Curious as to where everyone came from, what language they spoke at home, and about who they were, I found myself asking about nationality, as was everyone else. However, before I got there, I didn’t really think about how I was to identify myself.
Here, in the States, the idea of an ‘American’ nationality is essentially meaningless. An American identity alone does not tell us anything about a person’s phenotype, or religion, race or ethnicity. The term American does however seem to carry the assumption of some type of patriotism or loyalty to what is consumerist America. So usually I don’t use American as a description or identification for myself. It has little cultural relevance to me so I choose to spare myself its aftertaste and leave it out.
But in the Euro environment I was in, nationality was what I was asked about. The idea of race, the usual classifier in the States, seemed somewhat non-existent or at least irrelevant. People asked what country you’re from and that needed no further explanation. You were Italian, or French, or German, or Russian.

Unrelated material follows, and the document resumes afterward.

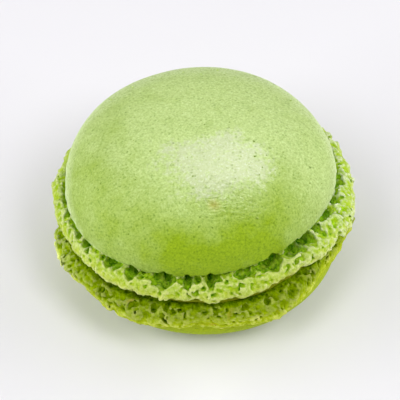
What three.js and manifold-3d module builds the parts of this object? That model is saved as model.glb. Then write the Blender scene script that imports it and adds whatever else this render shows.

And even with the Americans, there were no further questions.
And now I’m wondering if my acquaintances asked no further questions about race, or ethnicity because they’re used to nationalities that explain themselves, or because ‘American’ really was a substantive label in their minds. Did they see me as having some type of pseudo proximity to American pop culture? Or picture my family in some type of cloned suburban home with a white picket fence..? …with an American flag out front?
Truth is, I do live in the United States. But I still feel that the word American, no matter the context or associations, doesn’t convey very much about who I am, or my life, or what I think, or my family and our traditions. So in terms of describing myself, I still think its pretty useless, but I have come to realize that even if people abroad using the word may not really know what the lives of most Americans are like, that it does have a meaning beyond U.S. borders.